Why should there be such a difference in political behavior between those who say they attend religious services once a week and those fairly observant folks who say they attend once or twice a month? The simple answer is that for most Americans weekly worship attendance is normative: Telling a pollster that you attend weekly is a widely accepted way of saying that you are a religious person.

In fact, recent sociological research has proven that many Americans “over report” their worship attendance (just as they “over report” their voting in presidential elections). For more than half a century roughly 40 percent of Americans have told the Gallup poll that they had been to worship services in the past week, but the real number now seems to be in the mid-twenty percent range.
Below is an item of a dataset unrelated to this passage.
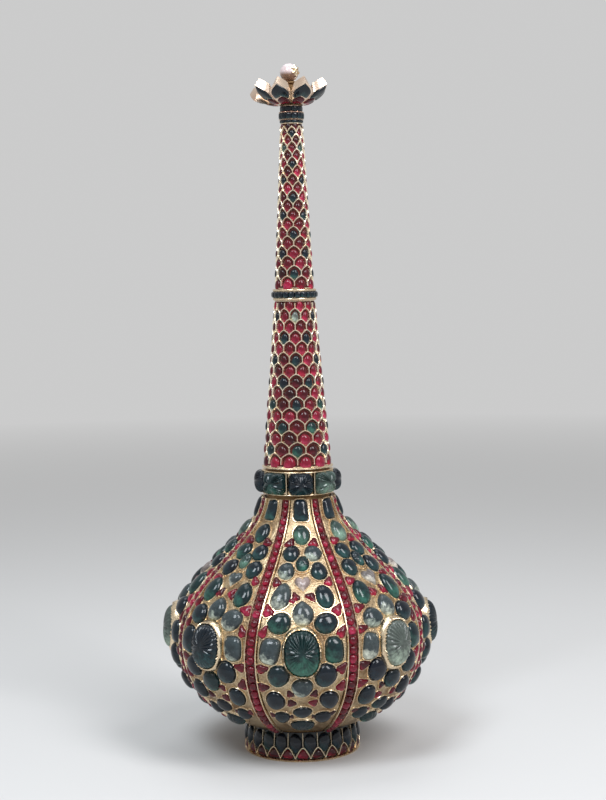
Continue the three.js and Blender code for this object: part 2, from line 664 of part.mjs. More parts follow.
function threadSolid(crestRadius, rootRadius, foot, head) {
  const segments = THREAD_SEGMENTS;
  const spare = 3 * THREAD_PITCH;
  const start = BULB_TOP_HEIGHT - spare;
  const rows = 2 * Math.ceil((head + spare - start) / THREAD_PITCH);
  const points = [];
  for (let j = 0; j <= rows; j += 1) {
    for (let i = 0; i < segments; i += 1) {
      const angle = (2 * Math.PI * i) / segments;
      const radius = j % 2 === 0 ? rootRadius : crestRadius;
      const height = start + THREAD_PITCH * (j / 2 + i / segments);
      points.push(new THREE.Vector3(radius * Math.cos(angle), radius * Math.sin(angle), height));
    }
  }
  const at = (j, i) => (i < segments ? j * segments + i : (j + 2) * segments);
  const faces = [];
  for (let j = 0; j < rows - 2; j += 1) {
    for (let i = 0; i < segments; i += 1) {
      faces.push(at(j, i), at(j, i + 1), at(j + 1, i + 1), at(j, i), at(j + 1, i + 1), at(j + 1, i));
    }
  }
  const bottom = points.push(new THREE.Vector3(0, 0, start)) - 1;
  const top = points.push(new THREE.Vector3(0, 0, start + (THREAD_PITCH * rows) / 2)) - 1;
  const round = [...Array(segments).keys()];
  const edge = (row) => [...round.map((i) => at(row, i)), at(row + 2, 0), at(row + 1, 0)];
  const lowEdge = edge(0);
  const highEdge = edge(rows - 2);
  lowEdge.forEach((point, i) => faces.push(bottom, lowEdge[(i + 1) % lowEdge.length], point));
  highEdge.forEach((point, i) => faces.push(top, point, highEdge[(i + 1) % highEdge.length]));
  const reach = 2 * crestRadius;
  const slice = solidOf(turned([[0, foot], [reach, foot], [reach, head], [0, head]]));
  return solidOf(geometryFrom(points, faces)).intersect(slice);
}

function mouthBush() {
  const foot = BUSH_TOP - BUSH_DEPTH;
  const threadFoot = WASHER_TOP - SPIGOT_LENGTH - CUT_RUNOUT;
  const rootRadius = THREAD_ROOT_RADIUS + THREAD_CLEARANCE;
  const bore = rootRadius - THREAD_CORE_INSET;
  const body = solidOf(turned([[bore, foot], [BUSH_RADIUS, foot], [BUSH_RADIUS, COLLAR_TOP],
    [BUSH_FLANGE_RADIUS, COLLAR_TOP], [BUSH_FLANGE_RADIUS, BUSH_TOP], [bore, BUSH_TOP]], THREAD_SEGMENTS));
  const crestRadius = THREAD_CREST_RADIUS + THREAD_CLEARANCE;
  const cutter = threadSolid(crestRadius, rootRadius, threadFoot, BUSH_TOP + CUT_RUNOUT);
  return geometryOf(body.subtract(cutter));
}

function sealWasher() {
  return turned([[WASHER_BORE_RADIUS, BUSH_TOP], [WASHER_RADIUS, BUSH_TOP],
    [WASHER_RADIUS, WASHER_TOP], [WASHER_BORE_RADIUS, WASHER_TOP]], RING_SEGMENTS);
}

function neckSpigot() {
  const foot = WASHER_TOP - SPIGOT_LENGTH;
  const threadHead = BUSH_TOP - THREAD_RELIEF;
  const bore = SPIGOT_BORE_RADIUS;
  const coreRadius = THREAD_ROOT_RADIUS - THREAD_CORE_INSET;
  const core = solidOf(turned([[0, foot], [coreRadius, foot], [coreRadius, WASHER_TOP],
    [SPIGOT_FLANGE_RADIUS, WASHER_TOP], [SPIGOT_FLANGE_RADIUS, NECK_LOWER_FOOT], [0, NECK_LOWER_FOOT]],
  THREAD_SEGMENTS));
  const hole = solidOf(turned([[0, foot - CUT_RUNOUT], [bore, foot - CUT_RUNOUT],
    [bore, NECK_LOWER_FOOT + CUT_RUNOUT], [0, NECK_LOWER_FOOT + CUT_RUNOUT]], THREAD_SEGMENTS));
  const thread = threadSolid(THREAD_CREST_RADIUS, THREAD_ROOT_RADIUS, foot, threadHead);
  return geometryOf(core.add(thread).subtract(hole));
}

// Neck tubes: each cell of the lattice rises to its stone, and the ribs run from node to node. The rows
// draw together towards the head by the spread

function neckTube(foot, length, radii, bores, rows, columns, spread) {
  const count = 2 * columns;
  const shareOf = (row) => (row / rows) * (1 + spread * (1 - row / rows));
  const circle = (radius, height) => Array.from({ length: count }, (_, i) => {
    const angle = FRONT + (Math.PI * i) / columns;
    const reach = typeof radius === 'function' ? radius(i) : radius;
    return new THREE.Vector3(reach * Math.cos(angle), reach * Math.sin(angle), height);
  });
  const rings = [circle(radii.foot, foot)];
  for (let k = 1; k <= rows; k += 1) {
    const share = shareOf(k - 0.5);
    const rib = lerp(radii.foot, radii.head, share);
    rings.push(circle((i) => ((i + k) % 2 === 0 ? rib + NECK_STONE_RISE : rib), foot + length * share));
  }
  rings.push(circle(radii.head, foot + length), circle(bores.head, foot + length), circle(bores.foot, foot));
  return loft(rings, true, (k, i) => (i + k) % 2 === 0);
}

function bandedRing(foot, height, radius, bore) {
  const rim = height * RING_RIM_SHARE;
  const band = radius - RING_BAND_DEPTH;
  const head = foot + height;
  return turned([[bore, foot], [radius, foot], [radius, foot + rim], [band, foot + rim], [band, head - rim],
    [radius, head - rim], [radius, head], [bore, head]], RING_SEGMENTS);
}

// Top ring: a plain foot, then a wide and a narrower bead
function topRing() {
  const head = TOP_RING_FOOT + TOP_RING_HEIGHT;
  const waist = TOP_RING_RADIUS - TOP_RING_STEP;
  const heightAt = (share) => TOP_RING_FOOT + TOP_RING_HEIGHT * share;
  const bead = (low, high, radius) => Array.from({ length: BEAD_POINTS }, (_, k) => {
    const share = k / (BEAD_POINTS - 1);
    return [radius - BEAD_ROUNDING * (2 * share - 1) ** 2, heightAt(lerp(low, high, share))];
  });
  return turned([[NECK_UPPER_BORES.head, TOP_RING_FOOT], [waist, TOP_RING_FOOT], [waist, heightAt(0.2)],
    ...bead(0.2, 0.64, TOP_RING_RADIUS), ...bead(0.64, 1, waist), [NECK_UPPER_BORES.head, head]],
  TOP_RING_SEGMENTS);
}

// Flower head

function sprinklerRose() {
  const crown = ROSE_FOOT + ROSE_THICKNESS;
  let rose = solidOf(turned([[0, ROSE_FOOT], [ROSE_RADIUS, ROSE_FOOT], [ROSE_RADIUS, crown - ROSE_EDGE],
    [ROSE_RADIUS - 2 * ROSE_EDGE, crown], [0, crown]], ROSE_SEGMENTS));
  for (let i = 0; i < ROSE_HOLES; i += 1) {
    const hole = new THREE.CylinderGeometry(ROSE_HOLE_RADIUS, ROSE_HOLE_RADIUS, 2 * ROSE_THICKNESS,
      ROSE_HOLE_EDGES);
    hole.rotateX(Math.PI / 2);
    hole.translate(ROSE_HOLE_CIRCLE, 0, ROSE_FOOT + ROSE_THICKNESS / 2);
    hole.rotateZ((2 * Math.PI * (i + 0.5)) / ROSE_HOLES);
    rose = rose.subtract(solidOf(hole));
  }
  return geometryOf(rose);
}

// A petal is a thick leaf with a keel down its outer face and a pointed, flat-cut tip
function petal() {
  const curve = new THREE.QuadraticBezierCurve(
    new THREE.Vector2(PETAL_BASE_RADIUS, ROSE_FOOT + SEAT_GAP),
    new THREE.Vector2(PETAL_BASE_RADIUS + PETAL_SWELL, ROSE_FOOT + PETAL_BEND * PETAL_HEIGHT),
    new THREE.Vector2(PETAL_TIP_RADIUS, ROSE_FOOT + PETAL_HEIGHT),
  );
  const grid = (deep) => Array.from({ length: PETAL_ROWS + 1 }, (_, k) => [-1, 0, 1].map((side) => {
    const along = (k / PETAL_ROWS) * (1 - PETAL_POINT * Math.abs(side));
    const spot = curve.getPoint(along);
    const tangent = curve.getTangent(along);
    const thickness = lerp(PETAL_BASE_THICKNESS, PETAL_TIP_THICKNESS, along ** PETAL_THICKENING);
    const depth = (deep ? thickness : 0) - (side === 0 ? PETAL_KEEL * along : 0);
    const radius = spot.x - depth * tangent.y;
    const height = Math.max(spot.y + depth * tangent.x, ROSE_FOOT + SEAT_GAP);
    const half = Math.PI / PETALS - Math.asin(SEAT_GAP / radius);
    const angle = FRONT + half * side;
    return new THREE.Vector3(radius * Math.cos(angle), radius * Math.sin(angle), height);
  }));
  return slab(grid(false), grid(true));
}

function pearlPin() {
  const cup = PEARL_CENTRE - PEARL_RADIUS - SEAT_GAP;
  const neck = PIN_FOOT + 2 * PIN_COLLAR;
  return turned([[0, PIN_FOOT], [PIN_FOOT_RADIUS, PIN_FOOT], [PIN_FOOT_RADIUS, PIN_FOOT + PIN_COLLAR],
    [PIN_STEM_RADIUS, neck], [PIN_STEM_RADIUS, cup - 2 * PIN_COLLAR], [PIN_CUP_RADIUS, cup - PIN_COLLAR],
    [PIN_CUP_RADIUS, cup], [PIN_RADIUS, cup], [PIN_RADIUS, PEARL_CENTRE - SEAT_GAP],
    [0, PEARL_CENTRE - SEAT_GAP]], PIN_SEGMENTS);
}

function pearl() {
  const hole = PIN_RADIUS + SEAT_GAP;
  const start = Math.asin(hole / PEARL_RADIUS);
  const skin = Array.from({ length: PEARL_ROWS + 1 }, (_, k) => {
    const angle = lerp(start, Math.PI, k / PEARL_ROWS);
    const radius = k === PEARL_ROWS ? 0 : PEARL_RADIUS * Math.sin(angle);
    return [radius, PEARL_CENTRE - PEARL_RADIUS * Math.cos(angle)];
  });
  return turned([[0, PEARL_CENTRE], [hole, PEARL_CENTRE], ...skin], PEARL_SEGMENTS);
}

// Assembly

place('foot_ring', footRing(), gold);
place('base_plate', basePlate(), gold);
place('lower_bowl', lowerBowl(), gold);
place('upper_shell', upperShell(), gold);
place('throat_tube', throatTube(), gold);
const panel = jewelPanel();
const largeStone = carvedEmerald();
const strip = rubyStrip();
const collarStone = collarEmerald();
for (let i = 0; i < SIDES; i += 1) {
  const turn = i * SIDE_ANGLE;
  place(`jewel_panel_${i + 1}`, panel, gold, turn);
  place(`carved_emerald_${i + 1}`, largeStone, emerald, turn);
  place(`ruby_strip_${i + 1}`, strip, ruby, turn + SIDE_ANGLE / 2);
  place(`collar_emerald_${i + 1}`, collarStone, emerald, turn);
}
place('collar_ring', collarRing(), gold);
place('mouth_bush', mouthBush(), gold);
place('seal_washer', sealWasher(), leather);
place('neck_spigot', neckSpigot(), gold);
place('neck_lower', neckTube(NECK_LOWER_FOOT, NECK_LOWER_LENGTH, NECK_LOWER_RADII, NECK_LOWER_BORES,
  NECK_LOWER_ROWS, NECK_LOWER_COLUMNS, NECK_LOWER_SPREAD), gold);
place('mid_ring', bandedRing(MID_RING_FOOT, MID_RING_HEIGHT, MID_RING_RADIUS, NECK_UPPER_BORES.foot), gold);
place('neck_upper', neckTube(NECK_UPPER_FOOT, NECK_UPPER_LENGTH, NECK_UPPER_RADII, NECK_UPPER_BORES,
  NECK_UPPER_ROWS, NECK_UPPER_COLUMNS, NECK_UPPER_SPREAD), gold);
place('top_ring', topRing(), gold);
place('sprinkler_rose', sprinklerRose(), gold);
const leaf = petal();
for (let i = 0; i < PETALS; i += 1) {
  place(`petal_${i + 1}`, leaf, gold, (2 * Math.PI * (i + 0.5)) / PETALS);
}
place('pearl_pin', pearlPin(), gold);
place('pearl', pearl(), nacre);

export default flask;
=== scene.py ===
# Looks of a jewelled gold rosewater sprinkler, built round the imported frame. Metres, +Z up, front at -Y
import math
import random

import bpy
from mathutils import Euler, Matrix, Vector, noise

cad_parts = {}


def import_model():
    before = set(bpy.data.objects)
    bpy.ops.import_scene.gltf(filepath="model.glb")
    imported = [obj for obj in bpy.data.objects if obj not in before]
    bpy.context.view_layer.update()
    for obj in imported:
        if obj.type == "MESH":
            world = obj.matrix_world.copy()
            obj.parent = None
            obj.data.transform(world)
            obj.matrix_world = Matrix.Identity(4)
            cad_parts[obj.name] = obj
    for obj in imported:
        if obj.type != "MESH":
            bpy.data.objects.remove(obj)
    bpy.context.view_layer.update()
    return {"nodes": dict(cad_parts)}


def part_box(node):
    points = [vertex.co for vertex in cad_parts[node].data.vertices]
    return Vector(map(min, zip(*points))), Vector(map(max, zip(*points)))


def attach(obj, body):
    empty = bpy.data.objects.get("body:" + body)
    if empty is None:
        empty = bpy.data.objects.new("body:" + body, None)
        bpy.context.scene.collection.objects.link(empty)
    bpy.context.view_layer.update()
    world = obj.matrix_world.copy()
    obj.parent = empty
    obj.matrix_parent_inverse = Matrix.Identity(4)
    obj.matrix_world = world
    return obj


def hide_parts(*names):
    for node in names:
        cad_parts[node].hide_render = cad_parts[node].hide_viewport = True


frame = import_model()
chance = random.Random(23)

MM = 0.001
FRONT = -math.pi / 2
SIDES = 8
SIDE_ANGLE = math.tau / SIDES

# Bulb outline: heights come from the frame
BULB_START_HEIGHT = 12 * MM
BULB_START_RADIUS = 22 * MM
SKIN_LOW = 13.4 * MM
BULB_RADIUS = 51.5 * MM
BULB_TOP_RADIUS = 14.7 * MM
BULB_BELLY = 2.1
BULB_BELLY_ROUNDING = 1.3
BULB_SHOULDER = 1.1
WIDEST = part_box("lower_bowl")[1].z
BULB_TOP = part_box("collar_ring")[0].z
SKIN_HIGH = BULB_TOP - 1.4 * MM
FINE_STEPS = 400
SEAT_GAP = 0.3 * MM
PLATE_THICKNESS = 1 * MM
# Above its widest place the bulb is twisted to the right, most at its top, and the collar still more
BULB_TWIST = math.radians(3.3)
COLLAR_TWIST = math.radians(4)

# Strips
STRIP_WIDTH = 5 * MM
STRIP_END_WIDTH = 3.6 * MM
STRIP_WIDENING = 1.5
STRIP_RUBIES = 32
STRIP_RUBY_SHARE = 0.66
STRIP_RUBY_RISE = 1.45 * MM

# Carved stones
EMERALD_WIDTH = 13.4 * MM
EMERALD_LENGTH = 17.5 * MM
EMERALD_UP = 51.2 * MM
EMERALD_RISE = 4.9 * MM
EMERALD_FLUTES = 26
FLUTE_DEPTH = 0.75 * MM
BEZEL_RISE = 1.8 * MM
BEZEL_DEPTH = 3.2 * MM
BEZEL_TEETH = 44
# These bezels are broader than the rest
HEAVY_BEZELS = (2, 4, 7)
HEAVY = 1.35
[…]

So the religion gap is as much about citizens’ religious self-perception, and self-presentation, as it is about their actual participation in congregational life.

1See John Green and Mark Silk, “The New Religion Gap,” Religion in the News (Fall 2003) <http://www.trincoll.edu/depts/csrpl/RINVol6No3/2004%20Election/religion%20gap.htm>.

2The data from 1936-1948 were estimated from Gallup surveys made available by the Roper Center at the University of Connecticut. Data from 1952-1996 were estimated from the National Elections Study, provided by the Interuniversity Consortium for Social and Political Research at the University of Michigan. The 2000 and 2004 data points come from surveys conducted at the University of Akron. (Because the Republicans are in power at this writing, the gaps are portrayed in net Republican advantage, with positive and negative signs, but the same patterns would obtain if the signs were reversed and the figures were portrayed as net Democratic advantage.) Further details available from John Green.

 3Table 1 and much of the subsequent analysis uses the Third National Survey of Religion and Politics, conducted at the University of Akron in 2000. (Post-election sample weighted N=3000). This survey has detailed measures of religion.